### EXERCISE REQUIREMENTS
The listing below is to be output in its exact form.

### DATA EXCERPT
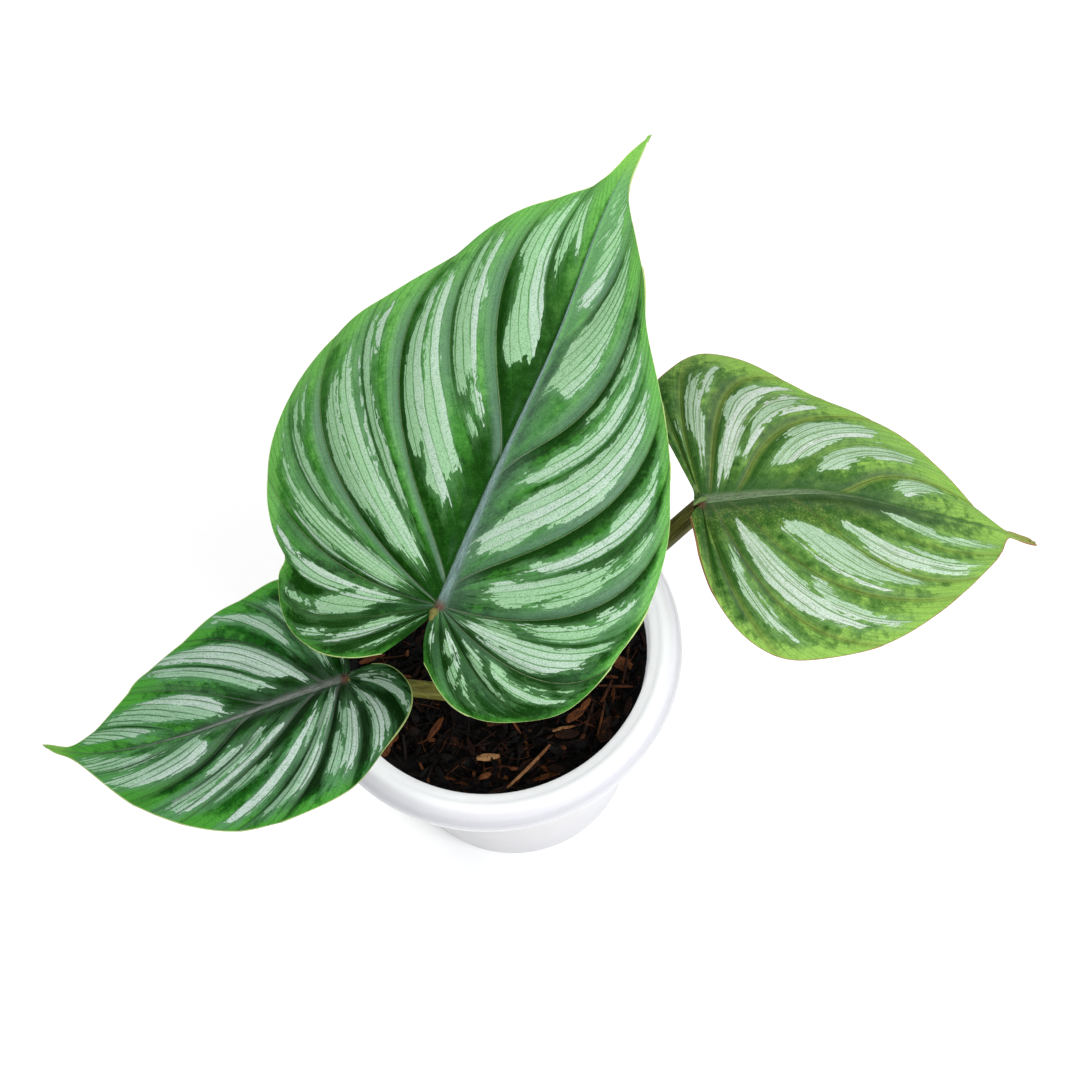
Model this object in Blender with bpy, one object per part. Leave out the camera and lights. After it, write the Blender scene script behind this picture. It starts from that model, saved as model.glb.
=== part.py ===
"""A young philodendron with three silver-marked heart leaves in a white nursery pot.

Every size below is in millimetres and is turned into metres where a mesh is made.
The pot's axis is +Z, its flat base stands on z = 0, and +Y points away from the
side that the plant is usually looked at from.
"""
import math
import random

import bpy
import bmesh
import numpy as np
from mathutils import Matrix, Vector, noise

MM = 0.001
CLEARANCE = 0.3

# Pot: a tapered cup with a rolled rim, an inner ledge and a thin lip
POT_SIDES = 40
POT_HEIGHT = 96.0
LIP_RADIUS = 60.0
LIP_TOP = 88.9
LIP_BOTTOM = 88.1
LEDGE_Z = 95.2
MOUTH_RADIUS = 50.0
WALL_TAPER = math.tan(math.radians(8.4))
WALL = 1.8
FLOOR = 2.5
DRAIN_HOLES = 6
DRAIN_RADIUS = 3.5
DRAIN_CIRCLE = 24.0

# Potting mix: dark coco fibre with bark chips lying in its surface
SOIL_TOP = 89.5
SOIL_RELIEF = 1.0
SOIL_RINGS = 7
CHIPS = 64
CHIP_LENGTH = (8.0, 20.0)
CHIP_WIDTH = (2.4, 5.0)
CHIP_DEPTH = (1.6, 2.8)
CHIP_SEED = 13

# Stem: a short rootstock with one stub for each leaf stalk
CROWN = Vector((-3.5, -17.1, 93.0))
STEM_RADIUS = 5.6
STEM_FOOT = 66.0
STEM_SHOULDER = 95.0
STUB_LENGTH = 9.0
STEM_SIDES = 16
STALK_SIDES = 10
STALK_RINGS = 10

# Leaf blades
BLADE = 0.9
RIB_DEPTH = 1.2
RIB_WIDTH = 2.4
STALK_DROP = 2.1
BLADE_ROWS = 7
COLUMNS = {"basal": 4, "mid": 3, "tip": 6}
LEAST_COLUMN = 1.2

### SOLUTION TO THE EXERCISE
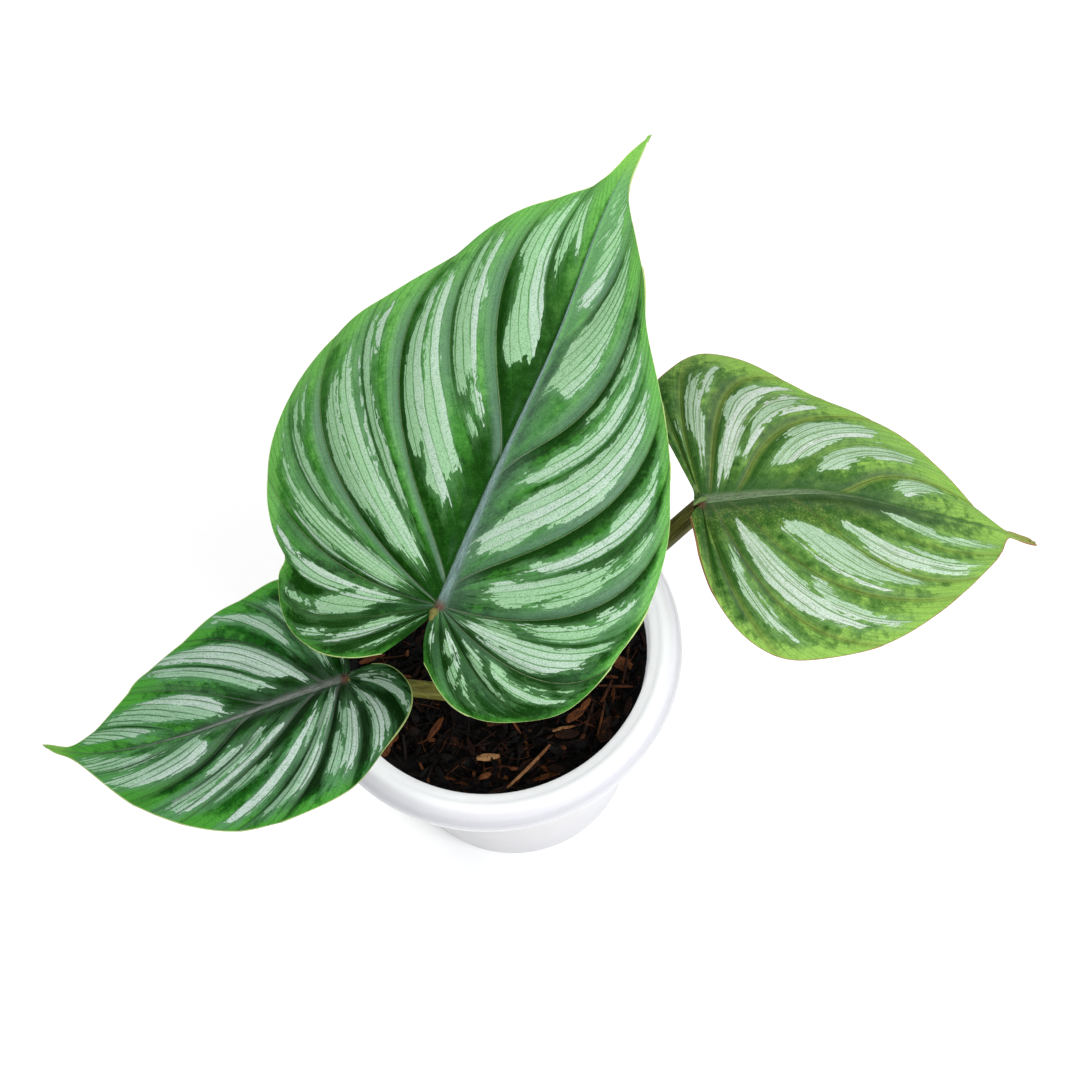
Model this object in Blender with bpy, one object per part. Leave out the camera and lights. After it, write the Blender scene script behind this picture. It starts from that model, saved as model.glb.
=== part.py ===
"""A young philodendron with three silver-marked heart leaves in a white nursery pot.

Every size below is in millimetres and is turned into metres where a mesh is made.
The pot's axis is +Z, its flat base stands on z = 0, and +Y points away from the
side that the plant is usually looked at from.
"""
import math
import random

import bpy
import bmesh
import numpy as np
from mathutils import Matrix, Vector, noise

MM = 0.001
CLEARANCE = 0.3

# Pot: a tapered cup with a rolled rim, an inner ledge and a thin lip
POT_SIDES = 40
POT_HEIGHT = 96.0
LIP_RADIUS = 60.0
LIP_TOP = 88.9
LIP_BOTTOM = 88.1
LEDGE_Z = 95.2
MOUTH_RADIUS = 50.0
WALL_TAPER = math.tan(math.radians(8.4))
WALL = 1.8
FLOOR = 2.5
DRAIN_HOLES = 6
DRAIN_RADIUS = 3.5
DRAIN_CIRCLE = 24.0

# Potting mix: dark coco fibre with bark chips lying in its surface
SOIL_TOP = 89.5
SOIL_RELIEF = 1.0
SOIL_RINGS = 7
CHIPS = 64
CHIP_LENGTH = (8.0, 20.0)
CHIP_WIDTH = (2.4, 5.0)
CHIP_DEPTH = (1.6, 2.8)
CHIP_SEED = 13

# Stem: a short rootstock with one stub for each leaf stalk
CROWN = Vector((-3.5, -17.1, 93.0))
STEM_RADIUS = 5.6
STEM_FOOT = 66.0
STEM_SHOULDER = 95.0
STUB_LENGTH = 9.0
STEM_SIDES = 16
STALK_SIDES = 10
STALK_RINGS = 10

# Leaf blades
BLADE = 0.9
RIB_DEPTH = 1.2
RIB_WIDTH = 2.4
STALK_DROP = 2.1
BLADE_ROWS = 7
COLUMNS = {"basal": 4, "mid": 3, "tip": 6}
LEAST_COLUMN = 1.2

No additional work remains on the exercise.